Reputation: 305
I'm using pandas to read .xls files and extract tables into df.(I can open it with Excel, but it gives me a pop up: .xls file cannot be accessed. The file may be corrupted, located on a server that is not responding, or read-only exception. ).
In general properties its Microsoft Excel 97-2003 Worksheet (.xls)
Code:
import os, sys
import pandas as pd
from os import walk
file_path = os.path.dirname(os.path.abspath(__file__))
excels = [pd.read_excel(name) for name in file_path]
df = [x.parse(x.sheet_names[0], header=None,index_col=None) for x in excels] #Error
df.to_excel("Final.xls", header=False, index=False)
Error:
pd.ExcelFile(name) :
raise XLRDError('Unsupported format, or corrupt file: ' + msg)

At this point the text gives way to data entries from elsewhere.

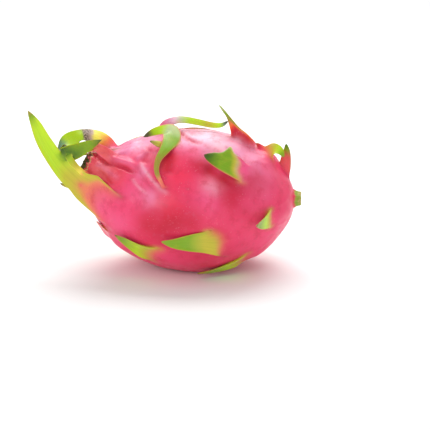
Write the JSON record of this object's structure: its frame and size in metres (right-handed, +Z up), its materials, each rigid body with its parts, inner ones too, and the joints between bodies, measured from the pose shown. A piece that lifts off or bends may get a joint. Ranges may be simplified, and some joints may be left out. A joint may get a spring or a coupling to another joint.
{
  "type": "dragon fruit",
  "caption": "Whole dragon fruit lying on its side: fleshy ovoid body with pointed bracts, long curling ones at the crown round a dried flower scar, and a cut stem end.",
  "frame": {"origin": "middle of the small flat spot on the belly that the fruit rests on", "axes": "+Z up, away from the table; +X towards the stem end, along the body; -X towards the crown end with the flower scar; -Y towards the side the picture shows"},
  "size_m": [0.1786, 0.108, 0.1103],
  "materials": {
    "rind": "smooth waxy plant skin, soft sheen; pink-red body, bracts turning orange, yellow-green and green to their tips"
  },
  "bodies": {
    "root": {"dragon_fruit": "rind"}
  },
  "joints": []
}
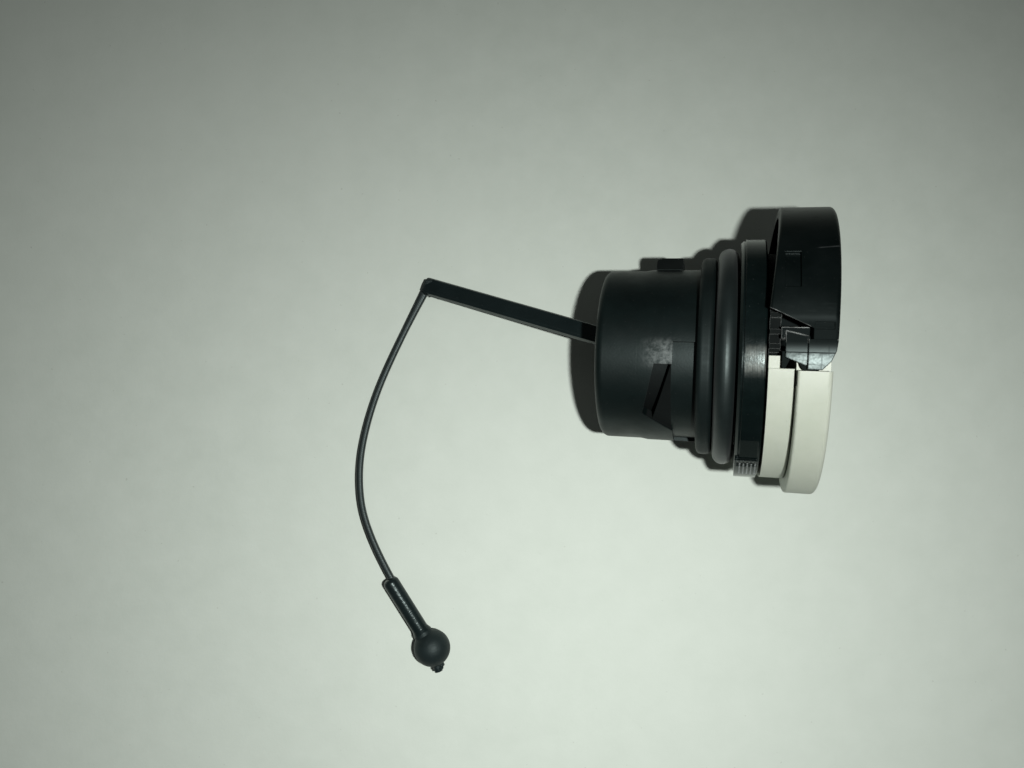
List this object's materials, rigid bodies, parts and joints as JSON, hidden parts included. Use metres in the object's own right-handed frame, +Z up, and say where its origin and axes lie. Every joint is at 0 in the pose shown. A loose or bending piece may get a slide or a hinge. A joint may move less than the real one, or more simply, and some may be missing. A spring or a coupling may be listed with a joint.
{
  "type": "fuel filler cap",
  "caption": "Quarter-turn fuel tank cap lying on its side: black plug with O-ring, half black, half white head with fold-up grip, and captive tether.",
  "frame": {"origin": "on the table under the middle of the cap and its stiff tether arm, without the flexible strap", "axes": "+Z up from the table the cap lies on, +X along the table from the plug's open end to the head, +Y to the black half of the head; the cap's own axis rises towards +X"},
  "size_m": [0.0815, 0.082, 0.0422],
  "materials": {
    "plug_black": "matte",
    "shell_black": "gloss",
    "grip_white": "satin",
    "seal_rubber": "satin",
    "rotor_grey": "satin",
    "tether_black": "satin",
    "steel": "satin"
  },
  "bodies": {
    "plug": {"plug_body": "plug_black", "seal_ring": "seal_rubber"},
    "head": {"head_hub": "plug_black", "head_shell": "shell_black", "seat_cover": "grip_white", "lock_rotor": "rotor_grey", "rotor_screws": "steel", "hub_seal": "seal_rubber", "spring_washer": "steel", "grip_spring": "steel", "hinge_pin": "steel"},
    "grip": {"flip_grip": "grip_white"},
    "tether": {"tether_arm": "tether_black", "tether_strap": "tether_black", "tether_anchor": "tether_black"}
  },
  "joints": [
    {"name": "head_turn", "type": "hinge", "parent": "plug", "child": "head", "pos_m": [0.01183, -0.00122, 0.01685], "axis": [0.9671, 0, 0.2545], "range_deg": [0, 90]},
    {"name": "grip_flip", "type": "hinge", "parent": "head", "child": "grip", "pos_m": [0.02721, -0.00122, 0.0209], "axis": [-0.254, -0.0616, 0.9652], "range_deg": [0, 90]},
    {"name": "tether_swivel", "type": "hinge", "parent": "head", "child": "tether", "pos_m": [0.00922, -0.00122, 0.01616], "axis": [0.9671, 0, 0.2545], "continuous": true}
  ]
}
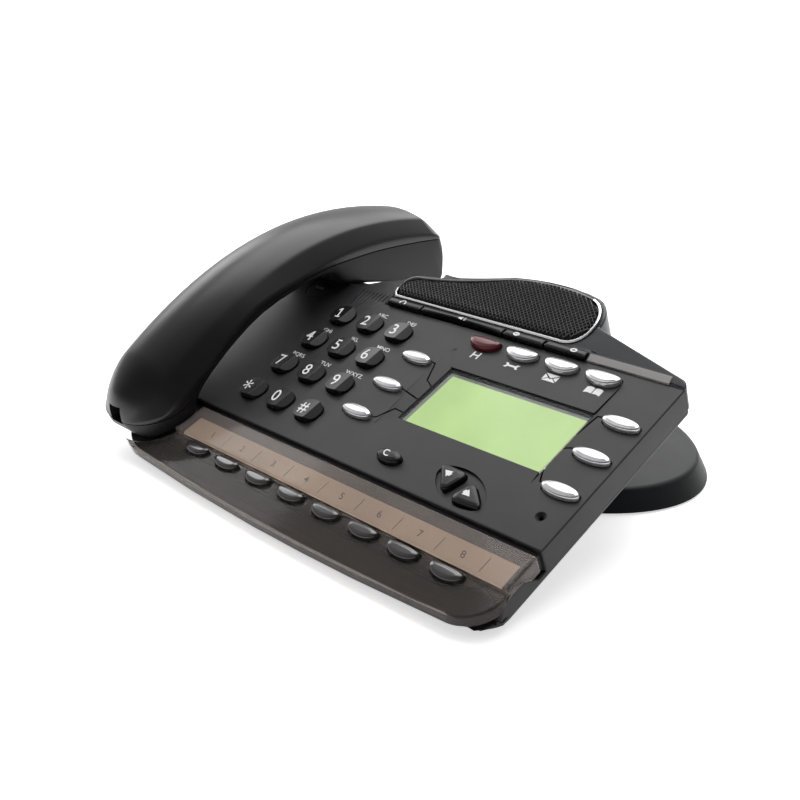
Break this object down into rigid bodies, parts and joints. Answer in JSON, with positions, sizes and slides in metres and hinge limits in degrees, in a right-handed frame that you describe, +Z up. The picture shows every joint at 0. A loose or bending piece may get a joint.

xlrd.biffh.XLRDError: Unsupported format, or corrupt file: Expected BOF record; found b'\xc1\xc5 \t\xc7\xed\xcf'
or (with rea_html)
File "C:\ProgramData\Anaconda3\lib\site-packages\pandas\io\html.py", line 545, in _parse_tables
raise ValueError("No tables found")
ValueError: No tables found
However as the error message says, the first 8 bytes of the file are '\xc1\xc5' ... that is definitely not Excel .xls format...
Is it any way to proceed such files?
Upvotes: 0
Views: 659
Reputation: 9
Although I am new to these Pandas things; the first thing I realize is there is a syntax error down below. It should have been "pd.read_excel".
excels = [pd.read_exel(name) for name in file_path]
The second thing I can say is; corrupted xls files could be read by "pd.read_html()". I hope it helps.
Upvotes: 0